Cavell was born in 1865 in Swardeston, a village near Norwich. The eldest daughter of a vicar, she grew up with a strong Anglican faith and it was this belief that propelled her decision to risk her life helping those in need.
Cavell trained to be a nurse at the Royal London Hospital and became a matron at a nursing school in Belgium in 1907, where she was a pioneering force in modernising the nursing profession.
Cavell was visiting her mother in Norfolk when WW1 broke out, but returned to Belgium to treat wounded civilians and soldiers at a Red Cross hospital in Brussels.
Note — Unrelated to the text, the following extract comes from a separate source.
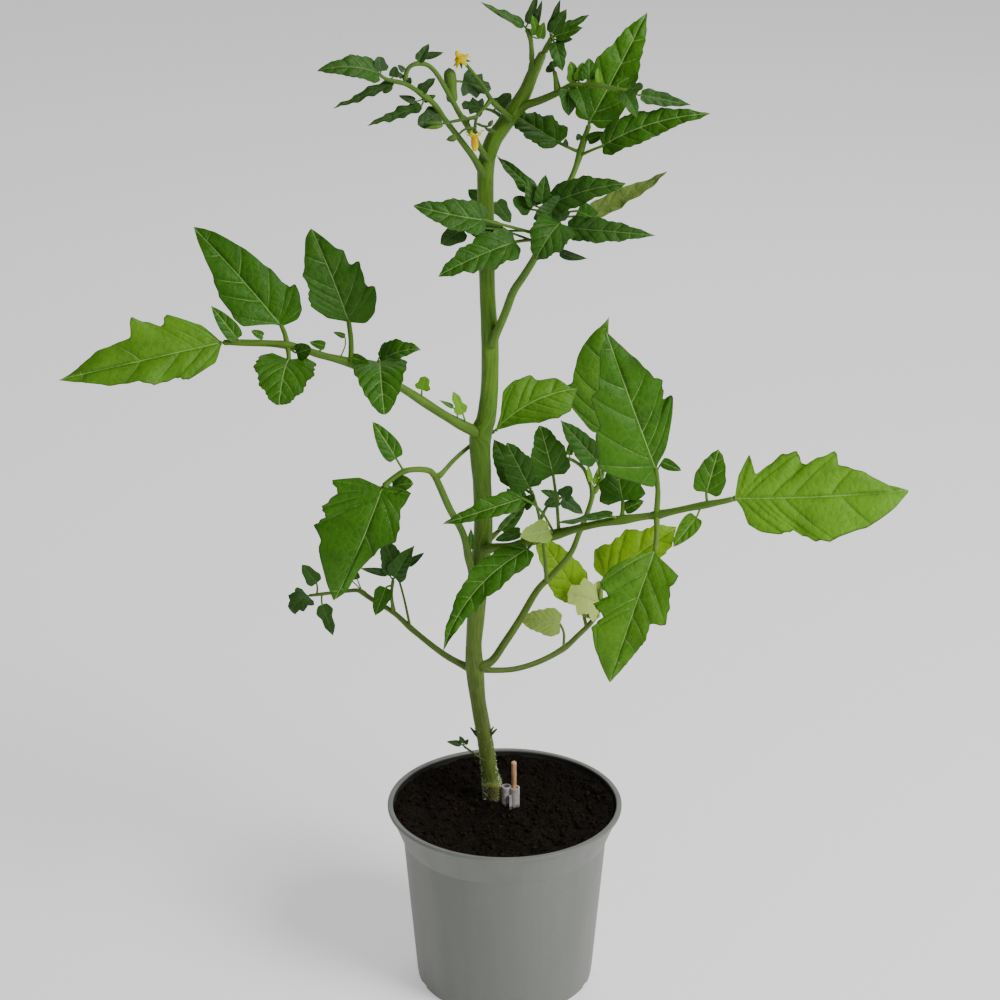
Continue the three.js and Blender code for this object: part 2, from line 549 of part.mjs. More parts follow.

Her hospital treated soldiers from both sides of the war and Cavell assisted the resistance movement in sheltering British, French and Belgian soldiers, helping more than 200 escape via the Netherlands.
Why was she executed?
Cavell was betrayed and arrested with 34 others in August 1915. She was convicted of treason and, despite international pressure, executed by a firing squad made up of German soldiers at a shooting range in Brussels. She was 49-years-old.
What are her most famous quotes?
Cavell was visited by an Anglican chaplain the night before her death, where she made one of her most well-known statements: “This I would say standing as I do in view of God and eternity, I realise that patriotism is not enough. I must have no hatred or bitterness towards anyone.”
Before becoming a nurse, Cavell wrote a letter to her cousin vowing to help those in need. “Some day I am going to do something useful,” she wrote. “It must be something for people. They are most of them so helpless, so hurt and so unhappy.”
Cavell became known as a martyr of WW1 and her death was widely used in British propaganda to encourage soliders to enlist in the army, including in one poster that read: “Murdered by the Huns“ and urged people to "enlist in the 99th (Essex battalion, of the Canadian Expeditionary Force) and help stop such atrocities”. The number of men enlisting doubled to 10,000 a week after she was killed.
Her body was exhumed in 1919 and she was buried in the grounds of the Norwich Cathedral.
What is being done to commemorate the centenary of her death?
Her life is being celebrated with two events on Monday; a ceremony at the Belgian Senate, where she was found guilty of treason, and with the unveiling of a contemporary bust of her in Montjoie park in the Brussels suburb of Uccle by Princess Anne and Belgium’s Princess Astrid.